# LISTED RECORDS
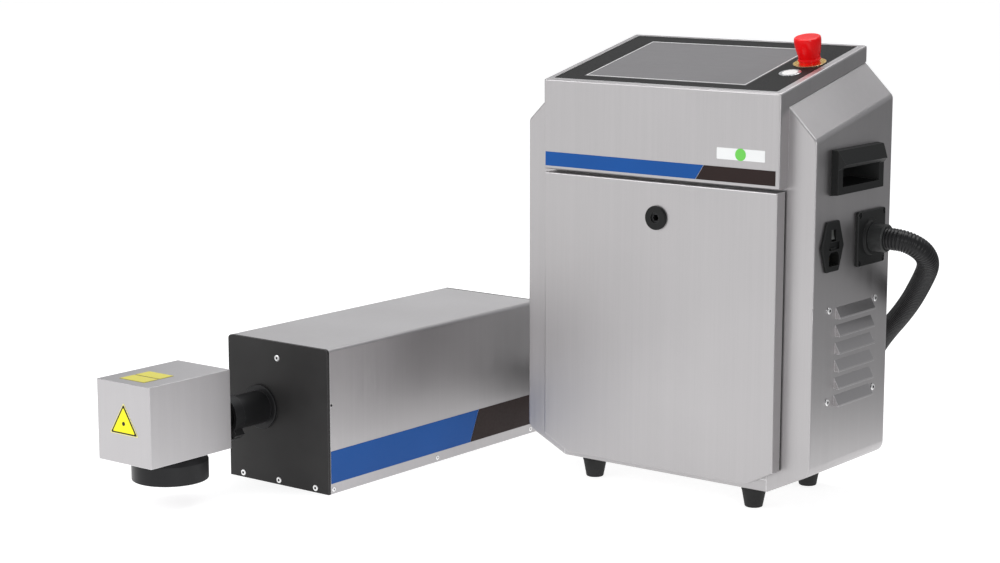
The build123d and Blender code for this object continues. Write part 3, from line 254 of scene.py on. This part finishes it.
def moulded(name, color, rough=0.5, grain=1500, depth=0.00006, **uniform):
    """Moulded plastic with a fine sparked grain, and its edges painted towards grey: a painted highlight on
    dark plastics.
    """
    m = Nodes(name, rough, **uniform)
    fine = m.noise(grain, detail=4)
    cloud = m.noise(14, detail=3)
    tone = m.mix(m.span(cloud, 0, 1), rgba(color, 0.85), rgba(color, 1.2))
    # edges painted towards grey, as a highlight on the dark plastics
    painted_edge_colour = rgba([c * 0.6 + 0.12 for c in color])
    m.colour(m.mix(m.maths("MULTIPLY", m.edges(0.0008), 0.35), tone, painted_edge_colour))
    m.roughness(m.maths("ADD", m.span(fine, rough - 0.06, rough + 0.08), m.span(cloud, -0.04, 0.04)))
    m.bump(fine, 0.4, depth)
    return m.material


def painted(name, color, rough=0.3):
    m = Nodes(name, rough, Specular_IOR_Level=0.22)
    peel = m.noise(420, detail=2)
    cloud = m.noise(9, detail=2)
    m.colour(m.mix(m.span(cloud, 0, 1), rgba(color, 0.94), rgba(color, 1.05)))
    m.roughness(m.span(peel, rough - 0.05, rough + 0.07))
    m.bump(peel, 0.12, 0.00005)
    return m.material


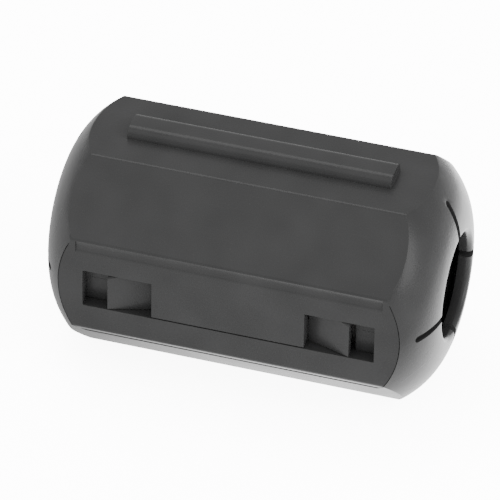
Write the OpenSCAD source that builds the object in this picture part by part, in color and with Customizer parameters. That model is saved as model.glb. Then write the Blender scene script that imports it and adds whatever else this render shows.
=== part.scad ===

# DIRECTIONS
Give an exact repetition of all the material.

# TASK RESPONSE
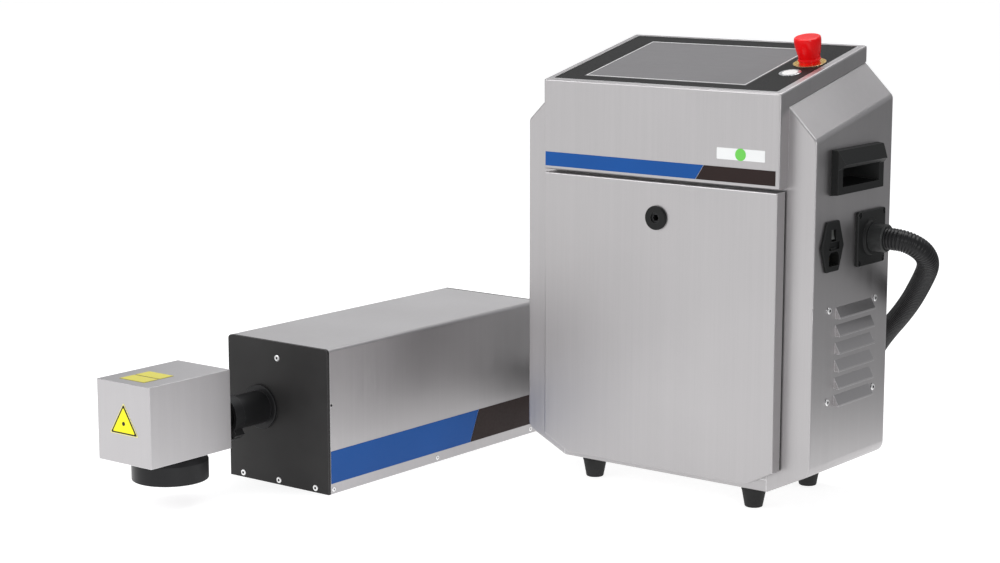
The build123d and Blender code for this object continues. Write part 3, from line 254 of scene.py on. This part finishes it.
def moulded(name, color, rough=0.5, grain=1500, depth=0.00006, **uniform):
    """Moulded plastic with a fine sparked grain, and its edges painted towards grey: a painted highlight on
    dark plastics.
    """
    m = Nodes(name, rough, **uniform)
    fine = m.noise(grain, detail=4)
    cloud = m.noise(14, detail=3)
    tone = m.mix(m.span(cloud, 0, 1), rgba(color, 0.85), rgba(color, 1.2))
    # edges painted towards grey, as a highlight on the dark plastics
    painted_edge_colour = rgba([c * 0.6 + 0.12 for c in color])
    m.colour(m.mix(m.maths("MULTIPLY", m.edges(0.0008), 0.35), tone, painted_edge_colour))
    m.roughness(m.maths("ADD", m.span(fine, rough - 0.06, rough + 0.08), m.span(cloud, -0.04, 0.04)))
    m.bump(fine, 0.4, depth)
    return m.material


def painted(name, color, rough=0.3):
    m = Nodes(name, rough, Specular_IOR_Level=0.22)
    peel = m.noise(420, detail=2)
    cloud = m.noise(9, detail=2)
    m.colour(m.mix(m.span(cloud, 0, 1), rgba(color, 0.94), rgba(color, 1.05)))
    m.roughness(m.span(peel, rough - 0.05, rough + 0.07))
    m.bump(peel, 0.12, 0.00005)
    return m.material


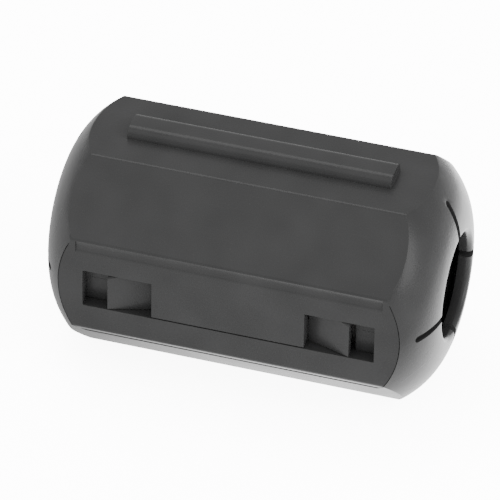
Write the OpenSCAD source that builds the object in this picture part by part, in color and with Customizer parameters. That model is saved as model.glb. Then write the Blender scene script that imports it and adds whatever else this render shows.
=== part.scad ===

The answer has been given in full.